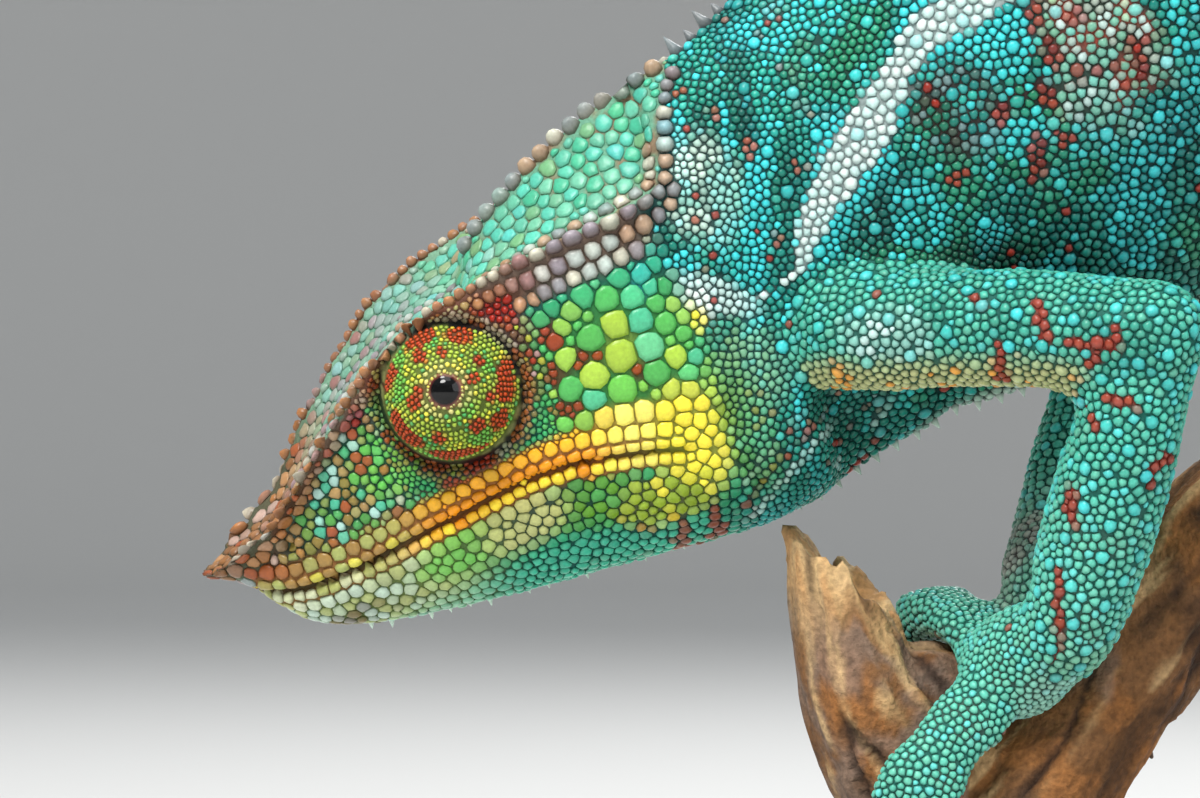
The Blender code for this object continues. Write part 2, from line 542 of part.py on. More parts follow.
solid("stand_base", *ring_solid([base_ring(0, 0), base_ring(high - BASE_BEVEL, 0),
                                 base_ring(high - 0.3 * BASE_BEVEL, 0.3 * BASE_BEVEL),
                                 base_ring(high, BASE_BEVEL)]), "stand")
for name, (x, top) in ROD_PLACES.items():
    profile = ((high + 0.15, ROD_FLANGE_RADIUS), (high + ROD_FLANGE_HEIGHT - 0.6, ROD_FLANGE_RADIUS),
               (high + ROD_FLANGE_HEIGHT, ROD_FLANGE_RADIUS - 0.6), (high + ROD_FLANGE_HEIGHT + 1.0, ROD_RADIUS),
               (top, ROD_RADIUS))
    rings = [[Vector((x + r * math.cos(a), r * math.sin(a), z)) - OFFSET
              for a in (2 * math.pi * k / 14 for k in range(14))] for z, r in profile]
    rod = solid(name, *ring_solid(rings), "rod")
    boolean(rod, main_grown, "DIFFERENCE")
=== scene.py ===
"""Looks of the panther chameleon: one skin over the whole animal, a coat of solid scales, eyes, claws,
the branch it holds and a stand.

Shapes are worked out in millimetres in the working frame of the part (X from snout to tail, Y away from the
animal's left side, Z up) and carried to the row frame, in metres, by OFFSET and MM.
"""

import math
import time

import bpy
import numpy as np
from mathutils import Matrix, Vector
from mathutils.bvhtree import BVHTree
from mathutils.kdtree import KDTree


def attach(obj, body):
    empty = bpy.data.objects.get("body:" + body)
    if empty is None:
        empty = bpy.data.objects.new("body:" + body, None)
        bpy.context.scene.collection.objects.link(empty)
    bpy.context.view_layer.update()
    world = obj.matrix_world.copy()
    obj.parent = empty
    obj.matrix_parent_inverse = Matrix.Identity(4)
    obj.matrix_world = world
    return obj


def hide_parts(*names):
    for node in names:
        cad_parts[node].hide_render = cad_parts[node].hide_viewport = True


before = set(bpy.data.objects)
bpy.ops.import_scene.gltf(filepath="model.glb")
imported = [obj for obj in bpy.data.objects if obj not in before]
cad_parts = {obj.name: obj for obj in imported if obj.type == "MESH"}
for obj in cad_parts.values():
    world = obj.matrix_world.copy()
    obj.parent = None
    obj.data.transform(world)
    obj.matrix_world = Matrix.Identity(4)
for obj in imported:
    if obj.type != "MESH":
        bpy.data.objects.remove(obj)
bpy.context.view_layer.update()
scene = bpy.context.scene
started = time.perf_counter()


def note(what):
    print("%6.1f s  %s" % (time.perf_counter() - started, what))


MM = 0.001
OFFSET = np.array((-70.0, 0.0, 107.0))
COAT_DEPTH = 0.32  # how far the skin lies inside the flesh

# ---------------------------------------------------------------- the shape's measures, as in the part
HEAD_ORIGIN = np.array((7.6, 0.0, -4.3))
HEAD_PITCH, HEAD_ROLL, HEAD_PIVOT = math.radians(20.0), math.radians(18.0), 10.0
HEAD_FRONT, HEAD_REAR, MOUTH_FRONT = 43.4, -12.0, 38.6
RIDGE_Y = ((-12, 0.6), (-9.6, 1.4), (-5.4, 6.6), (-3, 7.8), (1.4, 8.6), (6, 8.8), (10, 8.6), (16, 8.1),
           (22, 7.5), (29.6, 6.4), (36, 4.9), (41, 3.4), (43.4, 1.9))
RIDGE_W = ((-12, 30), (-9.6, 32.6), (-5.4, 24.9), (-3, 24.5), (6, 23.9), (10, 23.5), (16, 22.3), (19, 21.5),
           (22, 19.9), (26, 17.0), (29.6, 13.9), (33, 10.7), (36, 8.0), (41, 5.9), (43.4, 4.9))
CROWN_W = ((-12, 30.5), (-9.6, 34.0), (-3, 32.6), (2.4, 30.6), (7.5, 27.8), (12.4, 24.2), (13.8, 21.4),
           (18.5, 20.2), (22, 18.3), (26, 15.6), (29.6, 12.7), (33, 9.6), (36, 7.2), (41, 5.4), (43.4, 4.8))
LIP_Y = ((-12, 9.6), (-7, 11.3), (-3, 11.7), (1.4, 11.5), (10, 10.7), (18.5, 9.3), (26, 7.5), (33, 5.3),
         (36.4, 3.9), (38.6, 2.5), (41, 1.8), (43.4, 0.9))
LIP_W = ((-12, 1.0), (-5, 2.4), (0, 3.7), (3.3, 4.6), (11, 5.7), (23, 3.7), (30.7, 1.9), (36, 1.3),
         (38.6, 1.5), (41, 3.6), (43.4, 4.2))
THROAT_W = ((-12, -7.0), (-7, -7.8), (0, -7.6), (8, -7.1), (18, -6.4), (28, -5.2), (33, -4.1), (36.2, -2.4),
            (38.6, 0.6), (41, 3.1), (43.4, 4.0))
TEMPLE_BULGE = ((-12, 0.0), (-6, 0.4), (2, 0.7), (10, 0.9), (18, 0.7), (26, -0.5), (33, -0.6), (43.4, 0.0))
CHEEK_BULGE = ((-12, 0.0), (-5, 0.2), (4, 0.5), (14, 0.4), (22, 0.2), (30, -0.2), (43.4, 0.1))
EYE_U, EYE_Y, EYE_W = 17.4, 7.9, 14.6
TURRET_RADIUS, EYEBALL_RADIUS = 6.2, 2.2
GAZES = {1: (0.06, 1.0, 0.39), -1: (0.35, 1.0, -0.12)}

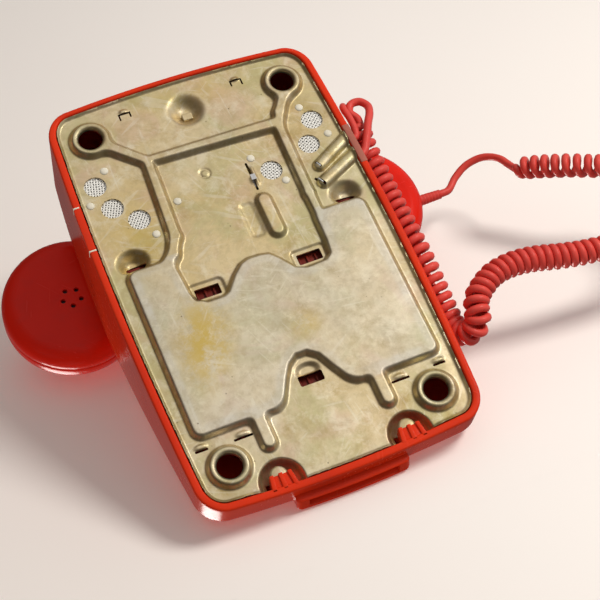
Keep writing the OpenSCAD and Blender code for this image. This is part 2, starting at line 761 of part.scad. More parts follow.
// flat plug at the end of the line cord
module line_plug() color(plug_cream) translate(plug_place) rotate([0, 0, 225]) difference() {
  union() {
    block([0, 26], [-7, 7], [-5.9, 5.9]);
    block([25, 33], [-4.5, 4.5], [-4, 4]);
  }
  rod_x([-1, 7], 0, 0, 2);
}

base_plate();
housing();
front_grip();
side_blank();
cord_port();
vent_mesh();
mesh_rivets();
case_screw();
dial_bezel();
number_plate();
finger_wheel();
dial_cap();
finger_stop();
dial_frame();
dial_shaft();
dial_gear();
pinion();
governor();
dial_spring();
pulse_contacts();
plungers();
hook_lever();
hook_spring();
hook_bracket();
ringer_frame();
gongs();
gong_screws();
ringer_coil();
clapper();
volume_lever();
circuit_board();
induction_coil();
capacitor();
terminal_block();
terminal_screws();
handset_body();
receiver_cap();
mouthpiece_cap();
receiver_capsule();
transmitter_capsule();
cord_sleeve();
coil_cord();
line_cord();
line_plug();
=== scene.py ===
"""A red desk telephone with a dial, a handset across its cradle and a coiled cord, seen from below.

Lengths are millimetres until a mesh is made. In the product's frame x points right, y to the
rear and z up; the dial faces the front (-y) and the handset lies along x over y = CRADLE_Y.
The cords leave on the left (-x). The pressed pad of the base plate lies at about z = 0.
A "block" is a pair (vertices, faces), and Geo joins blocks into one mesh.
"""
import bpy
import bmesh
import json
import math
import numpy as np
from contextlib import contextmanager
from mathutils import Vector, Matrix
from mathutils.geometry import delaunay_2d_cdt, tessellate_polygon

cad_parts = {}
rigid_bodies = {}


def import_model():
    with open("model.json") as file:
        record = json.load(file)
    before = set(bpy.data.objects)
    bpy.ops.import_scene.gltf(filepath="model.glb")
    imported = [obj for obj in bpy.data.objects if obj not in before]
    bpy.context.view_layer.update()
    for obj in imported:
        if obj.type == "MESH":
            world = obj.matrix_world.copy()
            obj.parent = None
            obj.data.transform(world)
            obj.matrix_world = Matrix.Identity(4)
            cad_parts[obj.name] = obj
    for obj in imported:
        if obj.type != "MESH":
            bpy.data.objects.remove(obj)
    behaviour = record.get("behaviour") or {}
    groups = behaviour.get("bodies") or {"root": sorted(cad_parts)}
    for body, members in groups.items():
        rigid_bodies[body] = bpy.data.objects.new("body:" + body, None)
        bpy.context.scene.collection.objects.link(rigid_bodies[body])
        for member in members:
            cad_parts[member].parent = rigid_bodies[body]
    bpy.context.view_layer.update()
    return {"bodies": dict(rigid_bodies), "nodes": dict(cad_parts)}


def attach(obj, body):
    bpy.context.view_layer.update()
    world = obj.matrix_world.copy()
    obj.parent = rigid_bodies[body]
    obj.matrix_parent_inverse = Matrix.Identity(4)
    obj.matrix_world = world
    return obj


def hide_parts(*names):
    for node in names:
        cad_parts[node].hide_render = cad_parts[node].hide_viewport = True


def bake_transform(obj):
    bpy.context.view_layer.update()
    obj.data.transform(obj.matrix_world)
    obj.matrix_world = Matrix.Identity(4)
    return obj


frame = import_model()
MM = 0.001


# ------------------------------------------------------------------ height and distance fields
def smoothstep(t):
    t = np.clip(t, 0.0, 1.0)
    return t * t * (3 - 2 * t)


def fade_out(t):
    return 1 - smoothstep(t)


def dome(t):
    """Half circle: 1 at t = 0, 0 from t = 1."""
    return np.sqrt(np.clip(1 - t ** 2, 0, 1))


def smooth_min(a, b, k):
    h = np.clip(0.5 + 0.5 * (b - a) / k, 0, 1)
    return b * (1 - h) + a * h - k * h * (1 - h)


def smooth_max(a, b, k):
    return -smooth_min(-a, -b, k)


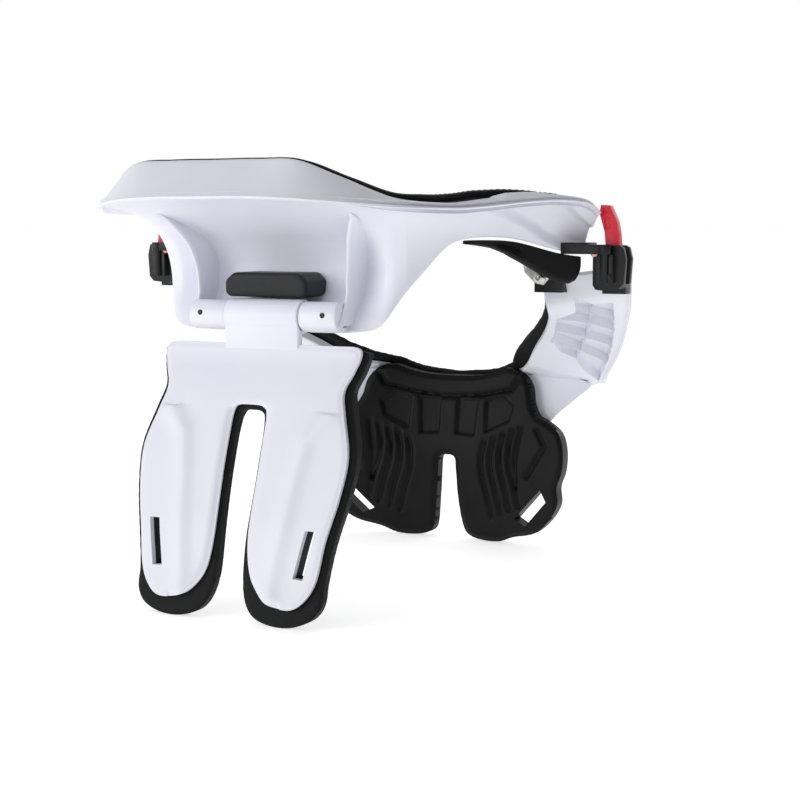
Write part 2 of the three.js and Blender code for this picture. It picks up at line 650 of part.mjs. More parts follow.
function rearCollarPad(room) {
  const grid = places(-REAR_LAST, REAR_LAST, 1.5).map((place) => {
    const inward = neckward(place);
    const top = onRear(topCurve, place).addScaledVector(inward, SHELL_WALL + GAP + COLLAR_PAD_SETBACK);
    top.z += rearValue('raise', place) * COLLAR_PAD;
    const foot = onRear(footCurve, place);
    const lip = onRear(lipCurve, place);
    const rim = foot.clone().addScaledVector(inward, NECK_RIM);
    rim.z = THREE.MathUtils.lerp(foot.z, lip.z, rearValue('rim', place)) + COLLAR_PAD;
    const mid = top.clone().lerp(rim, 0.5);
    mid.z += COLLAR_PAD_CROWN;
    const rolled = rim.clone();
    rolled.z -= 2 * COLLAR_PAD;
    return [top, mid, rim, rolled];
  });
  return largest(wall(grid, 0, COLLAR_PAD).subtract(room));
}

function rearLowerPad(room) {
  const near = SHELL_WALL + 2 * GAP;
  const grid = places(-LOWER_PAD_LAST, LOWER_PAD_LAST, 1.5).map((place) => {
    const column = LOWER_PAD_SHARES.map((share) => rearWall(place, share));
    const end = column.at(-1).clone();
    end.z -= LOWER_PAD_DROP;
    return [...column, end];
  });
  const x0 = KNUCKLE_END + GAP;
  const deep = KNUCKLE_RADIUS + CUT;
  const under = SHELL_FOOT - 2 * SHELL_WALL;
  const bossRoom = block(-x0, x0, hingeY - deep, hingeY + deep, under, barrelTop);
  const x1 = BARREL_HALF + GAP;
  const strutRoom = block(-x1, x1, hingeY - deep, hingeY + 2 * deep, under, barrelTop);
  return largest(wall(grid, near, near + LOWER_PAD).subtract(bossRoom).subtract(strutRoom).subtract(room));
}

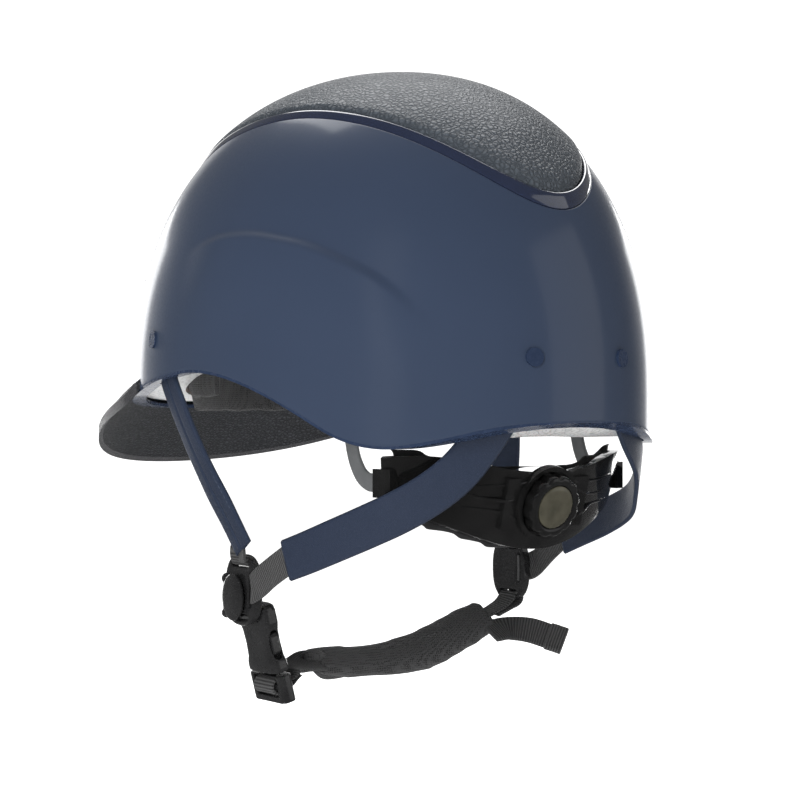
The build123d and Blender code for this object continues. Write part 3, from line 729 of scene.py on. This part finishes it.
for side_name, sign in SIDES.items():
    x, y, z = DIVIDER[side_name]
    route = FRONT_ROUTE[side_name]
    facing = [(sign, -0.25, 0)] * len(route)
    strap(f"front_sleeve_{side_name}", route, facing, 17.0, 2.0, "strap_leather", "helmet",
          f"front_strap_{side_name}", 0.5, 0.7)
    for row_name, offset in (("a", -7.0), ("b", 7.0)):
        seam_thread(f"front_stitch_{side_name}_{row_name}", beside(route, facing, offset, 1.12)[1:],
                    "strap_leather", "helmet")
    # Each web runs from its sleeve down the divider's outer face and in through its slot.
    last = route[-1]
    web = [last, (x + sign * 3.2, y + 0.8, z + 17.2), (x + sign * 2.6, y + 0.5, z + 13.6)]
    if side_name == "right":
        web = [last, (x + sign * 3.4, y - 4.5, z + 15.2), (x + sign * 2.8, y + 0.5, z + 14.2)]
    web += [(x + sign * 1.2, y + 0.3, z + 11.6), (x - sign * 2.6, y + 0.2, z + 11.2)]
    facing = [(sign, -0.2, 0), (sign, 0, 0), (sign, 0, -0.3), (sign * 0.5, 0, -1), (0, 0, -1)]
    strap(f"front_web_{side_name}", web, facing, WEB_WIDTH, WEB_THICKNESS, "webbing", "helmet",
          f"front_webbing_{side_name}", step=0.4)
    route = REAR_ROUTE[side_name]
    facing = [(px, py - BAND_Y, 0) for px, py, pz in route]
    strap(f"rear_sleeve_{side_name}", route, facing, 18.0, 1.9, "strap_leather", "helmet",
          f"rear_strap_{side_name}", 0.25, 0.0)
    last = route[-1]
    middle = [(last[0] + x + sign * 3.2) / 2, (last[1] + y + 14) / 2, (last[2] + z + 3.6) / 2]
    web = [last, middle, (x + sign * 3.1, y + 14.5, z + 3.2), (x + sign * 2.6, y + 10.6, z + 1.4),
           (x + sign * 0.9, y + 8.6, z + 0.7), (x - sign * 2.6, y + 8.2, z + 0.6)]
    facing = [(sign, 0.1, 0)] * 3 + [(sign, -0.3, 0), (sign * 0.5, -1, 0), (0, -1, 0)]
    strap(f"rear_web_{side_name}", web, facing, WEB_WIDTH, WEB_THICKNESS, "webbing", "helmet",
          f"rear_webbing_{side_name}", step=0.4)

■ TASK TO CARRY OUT
Your task is to collect every line above that contains the word "imported".

■ ANSWER BELOW
imported = [obj for obj in bpy.data.objects if obj not in before]
cad_parts = {obj.name: obj for obj in imported if obj.type == "MESH"}
for obj in imported:
    imported = [obj for obj in bpy.data.objects if obj not in before]
    for obj in imported:
    for obj in imported:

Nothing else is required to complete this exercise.